My essential problem is how to make arithmetic with floats on x86 behave like a PowerPC, going from Classic MacOS (CodeWarrior) to Windows (VS 2008).
The code in question, of which there is a lot, has a pile of algorithms which are highly iterative and numerically very sensitive.
A typical complex line is:
Ims_sd = sqrt((4.0*Ams*sqr(nz)-8.0*(Ams+Dms)*nz+12.0*sqr(Ams)) /
(4.0*sqr(Ams)*(sqr(nz)-1)) -
sqr(Ims_av))*sqrt(nz-1);
It is written using a typedef d float
as the base type.
Changing to double
gets very similar results on both platforms but unfortunately the numbers are not acceptable so we can t take that easy way out.
The Mac code is compiled using CodeWarrior and just turning off the generation of the FMADD & FMSUB instructions had a drastic effect on the numbers created. So, my starting point was to search for the Visual Studio (2008) options that seemed most similar - making sure fused add was being used. We suspect that the key lies in the behaviour of the compiler in allocating intermediate storage in computations
Currently the best results are being obtained with a combination of enabling SSE2 and /fp:fast
. Enabling intrinsic functions causes values to drift further from the Mac values.

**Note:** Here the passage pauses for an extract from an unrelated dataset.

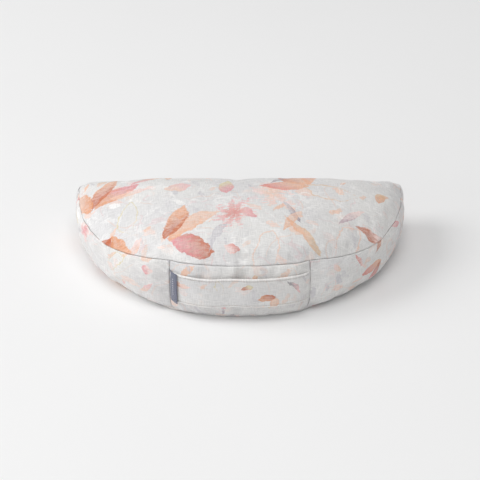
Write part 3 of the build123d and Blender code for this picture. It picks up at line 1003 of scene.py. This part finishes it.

The /fp switch documentation says that only /fp:strict
turns off the fused add behaviour.
MSDN talks about linking FP10.OBJ "before LIBC.LIB, LIBCMT.LIB, or MSVCRT.LIB." to guarantee 64 bit precision. I ve apparently achieved this by specifying FP10.OBJ on the linker input field (verbose linker output shows it prior to MSVCRTD.lib).
I ve also set 64 bit precision by invoking
_controlfp_s(&control_word, _PC_64, MCW_PC);
in DllMain.
Note that the problem is not due to differences in floating point exception handling between platforms nor is due to the (delightful) way that PowerPC allows division by zero integers (just returning zero) as these areas have already been audited and addressed, thanks hugely to PC-Lint. The program runs and produces somewhat plausible output, just not quite good enough.
UPDATE:
An interesting comment from a friend: One possibility is that the PPC has a large number of temporary registers that can store 64 bit intermediate values whereas the x86 code may have to unload and reload the FPU (truncating to 4 bytes and losing precision).
This may be why SSE2 works better as (IIRC) it has more registers and more scope for preserving intermediate values.
One possibility - can your code be compiled as 64 bit? The x64 mode also has more registers for intermediates, and better FP instructions so it may be closer to the PPC in design and execution.
Initial testing with a 64-bit build actually got closer, as he suggested it might (I first thought it overshot but that was due to an incorrect modeling setting).
Final Resolution
I m sure anyone interested in this topic is sufficiently obsessive they would like to know how it all worked out in the end. The software is finished and delivering consistent numeric results. We were never able to get all the algorithms to deliver identical results to the Mac but they were close enough to be statistically acceptable. Given that the processing is guided by an expert user selecting the areas of interest and that user input is partly reactive to how the model progresses, the chief scientist deemed it acceptable (this was not an overnight decision!). The remaining numeric differences are well within the bounds of what determines different clinical results so no different diagnoses have been seen with testing.